Drake collaborated with Eggert, Rääf, and Arvid August Afzelius, collecting and editing and reworking folksongs. The contributions of Drake and Eggert gave credibility to Rääf’s folk music collecting within music circles, something that was missing from most of the larger publishing projects. ‘Who in Sweden would raise their voice against the names Eggert and Drake, placed beside my experience with folksongs...’ was how Rääf expressed it in a letter written in 1813. This illustrates Drake’s renown long before he obtained his various positions at the Kungliga Musikaliska akademien.
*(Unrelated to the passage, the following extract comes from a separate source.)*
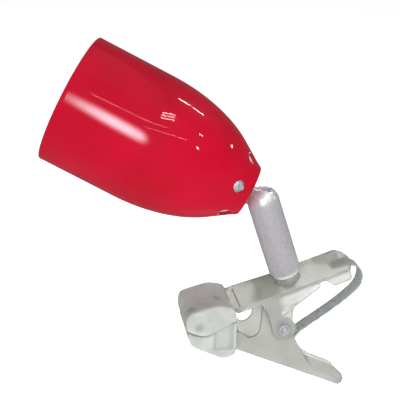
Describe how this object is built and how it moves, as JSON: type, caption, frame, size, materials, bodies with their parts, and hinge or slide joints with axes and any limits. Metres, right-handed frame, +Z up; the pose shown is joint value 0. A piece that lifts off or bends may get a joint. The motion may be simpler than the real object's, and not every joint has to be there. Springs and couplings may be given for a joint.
{
  "type": "clip on reading lamp",
  "caption": "Clip-on reading lamp: bullet shade on a tilting lug, domed swivel arm and a two-lever clip closed by a bent strip spring.",
  "frame": {"origin": "middle of the closed jaws, where the boots grip the edge that the lamp is clipped to", "axes": "+X from the jaws to the handles along the grip plane, +Z up out of the grip plane on the arm's side, +Y across the clip"},
  "size_m": [0.1596, 0.0753, 0.1825],
  "materials": {
    "red_lacquer": "glossy red lacquer on spun sheet",
    "silver_paint": "metallic silver paint with fine flake",
    "frosted_plastic": "frosted translucent moulded plastic",
    "soft_plastic": "soft translucent milky boot",
    "spring_steel": "polished bent strip",
    "zinc_steel": "bright zinc plated",
    "collar_plastic": "pale satin plastic",
    "brass": "plain brass",
    "holder_plastic": "heat-proof white moulding",
    "bulb_glass": "silvered reflector lamp with a frosted face",
    "lead_sleeve": "braided glass sleeve"
  },
  "bodies": {
    "clip_upper": {"upper_lever": "frosted_plastic", "upper_jaw_boot": "soft_plastic", "clip_spring": "spring_steel", "pivot_pin": "zinc_steel", "pivot_sleeve": "zinc_steel", "pivot_washer_near": "zinc_steel", "pivot_washer_far": "zinc_steel", "swivel_collar": "collar_plastic", "swivel_washer": "zinc_steel", "swivel_spring_washer": "spring_steel"},
    "clip_lower": {"lower_lever": "frosted_plastic", "lower_jaw_boot": "soft_plastic"},
    "arm": {"arm_tube": "silver_paint", "arm_foot_insert": "brass", "swivel_screw": "zinc_steel", "tilt_pin": "zinc_steel", "tilt_washer_near": "spring_steel", "tilt_washer_far": "spring_steel"},
    "head": {"shade_shell": "red_lacquer", "tilt_lug": "silver_paint", "lug_washer": "zinc_steel", "lug_nut": "brass", "lead_gland": "collar_plastic", "lead_live": "lead_sleeve", "lead_neutral": "lead_sleeve", "terminal_live": "brass", "terminal_neutral": "brass", "holder_bracket": "zinc_steel", "holder_screw_1": "zinc_steel", "holder_screw_2": "zinc_steel", "holder_screw_3": "zinc_steel", "lamp_holder": "holder_plastic", "centre_contact": "brass", "socket_sleeve": "brass", "bulb_cap": "brass", "bulb_glass": "bulb_glass"}
  },
  "joints": [
    {"name": "clip_open", "type": "hinge", "parent": "clip_upper", "child": "clip_lower", "pos_m": [0.038, 0, -0.003], "axis": [0, -1, 0], "range_deg": [0, 32], "stiffness_Nm_per_rad": 1.2, "springref_deg": -25.78, "deforming": ["clip_spring"]},
    {"name": "arm_swivel", "type": "hinge", "parent": "clip_upper", "child": "arm", "pos_m": [0.0407, 0, 0.0246], "axis": [-0.309, 0, 0.9511], "range_deg": [-160, 160]},
    {"name": "head_tilt", "type": "hinge", "parent": "arm", "child": "head", "pos_m": [0.02862, 0, 0.06179], "axis": [0.3253, 0.9397, 0.1057], "range_deg": [-45, 45]}
  ]
}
Drake’s work on the melodies set to the poetry of popular 18th-century poet Carl Michael Bellman was published in Per Adolf Sondén’s Bellmans valda skrifter (Bellman’s selected writings). This effort demonstrates Erik Drake’s thorough research on the origins of Bellman’s melodies, which laid the groundwork for later research on Bellman.

Mattias Lundberg © 2014
Trans. Jill Ann Johnson

Publications by the composer

Allmänna grunder i musik- och clavérspelning, 1830.
Elementar-cours i harmonie-läran, three editions 1851−1857.
Läran om contrapunkten, 1845.
Frågor i harmoni-läran, till besvarande i organistexamen, 2nd edition 1849.
Gollmicks Kritisk terminologi, translation.
Zöllners Orgelskola, translation.


Cronhamn, J.P.: Erik Drake [Minnesord], in Kongl. Musikaliska Akademiens Handlingar 1870−71, Stockholm: Marcus, 1872, pp. 53−56.
Höijer, Leonard: Musik-lexikon, Stockholm: Abraham Lundquist, 1864, p. 106.
Lomnäs, Bonnie: Eggert, J, in Musik in der Geschichte und Gegenwart, 2 rev. ed., L. Finscher (ed.), Personenteil VI, Kassel: Bärenreiter, 2001, coll. 111−112.
Lundberg, Mattias: 'The First Hundred Years of Musical Librarianship at the Swedish Royal Academy of Music: 1771−1871', in Fontes artis musicae 57/3, 2010, pp. 236−249.
−−−: Preface to the edition of Drakes Stabat Mater, Stockholm: Gehrman, 2009.
Nisser, Carl: Svensk instrumentalkomposition 1770−1830, Stockholm: Gothia, 1943.
Rosén, Johan Magnus [signed 'J. M. R-n']: Minnesblad, in Svensk musiktidning 2/22, 1882, pp. 172−173.
Tegen, Martin: Erik Drake, in Svensk tidskrift för musikforskning 25, 1943, pp. 124−157.
Vretblad, Åke: Erik Drake, in Svenskt biografiskt lexikon XI, Stockholm: Samfundet för Svenskt biografiskt lexikons utgivande, 1945, p. 414.
Walin, Stig: "Den musikteoretiska undervisningen i Sverige under romantiken", in Svensk tidskrift för musikforskning 15, 1933, pp. 84−137.

Summary list of works

Operetta (Bergagubben, lost), chamber music (divertimento for flute and piano, sonata for violin and piano, etc.) piano music (Trois divertissement, work for four hands, etc.), songs (song cycles, individual songs and the declamatorium Sappho), a cappella choral works (Stabat mater).